Silencieux et enveloppés en temps ordinaire, les sentimens qui découlent de cette douloureuse histoire engendrent une réciproque et continuelle défiance. On dirait que les maisons mêmes se regardent d’un air soupçonneux. Comme une tribu qui a été persécutée, les protestans semblent écouter si un nouveau cri d’alarme ne retentit pas dans le lointain. Les catholiques aiment à se compter. Fiers d’être la souche antique, d’avoir pour eux la tradition ininterrompue de longs siècles, ils semblent ne se résigner que péniblement au principe de la liberté de conscience. Si, malgré cette profonde séparation, les nécessités sociales entraînent, soit parmi les classes ouvrières, soit dans des rangs plus élevés, des rapports journaliers entre les hommes des deux cultes, des incidens sérieux ou futiles n’en viennent pas moins démontrer à tout moment que ces relations n’ont créé aucun lien solide entre les individus. On est prompt à se décréditer de part et d’autre, surtout si le discrédit doit rejaillir sur le culte.
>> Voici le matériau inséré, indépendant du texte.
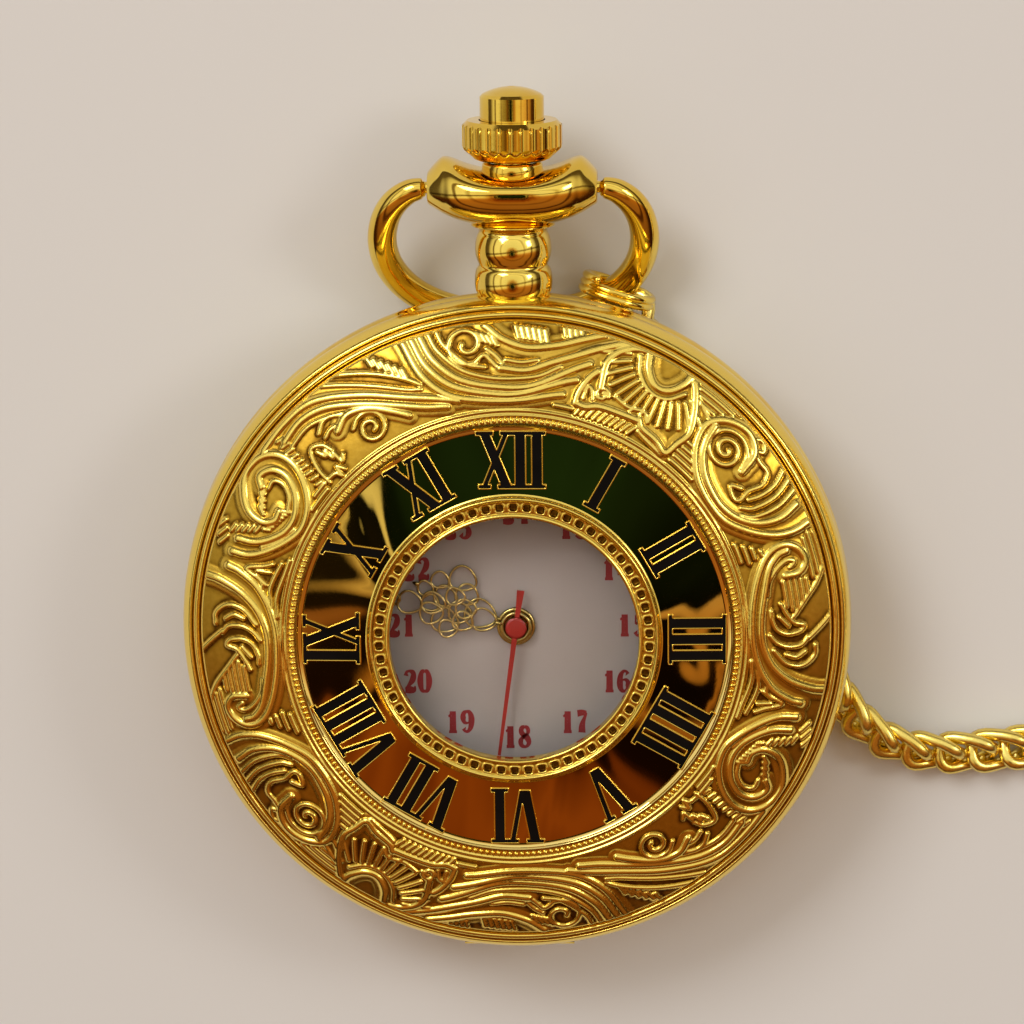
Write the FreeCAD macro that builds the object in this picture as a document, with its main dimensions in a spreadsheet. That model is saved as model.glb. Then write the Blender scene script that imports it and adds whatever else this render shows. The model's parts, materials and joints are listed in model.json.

On accueille avec la plus étrange crédulité, on propage avec le plus grand empressement les bruits qui peuvent nuire à la religion opposée. Des histoires scandaleuses circulent ainsi en se grossissant de bouche en bouche, et quand on veut remonter à l’origine de ces récits, on s’aperçoit qu’une simple supposition est arrivée peu à peu à une affirmation catégorique. Il suffit encore que, dans un culte, on ait pris une initiative quelconque, pour que dans l’autre on adopte immédiatement le parti contraire. L’antagonisme descend parfois jusqu’à des puérilités auxquelles on attache un intérêt immense[1].

En dehors de l’agitation morale que ces divisions entretiennent, il n’y a point parmi les ouvriers nîmois de mouvement intellectuel bien sérieux. Dans quelque situation qu’on prenne l’homme, son esprit, délicat ou grossier, a toujours besoin d’avoir un aliment : il faut que l’âme se retrouve quelque part. Ainsi, durant les entraînemens de ces

  1. Ces divisions se retrouvent jusque dans la maison de force et de correction de Nîmes, établie, dans l’ancienne citadelle, et qui reçoit des détenus de l’Algérie, de la Corse et de cinq départements du midi. Quatre cultes y sont d’ailleurs en plein exercice : on y comptait naguère 837 détenus catholiques, 145 musulmans, 126 protestans et 30 Israélites.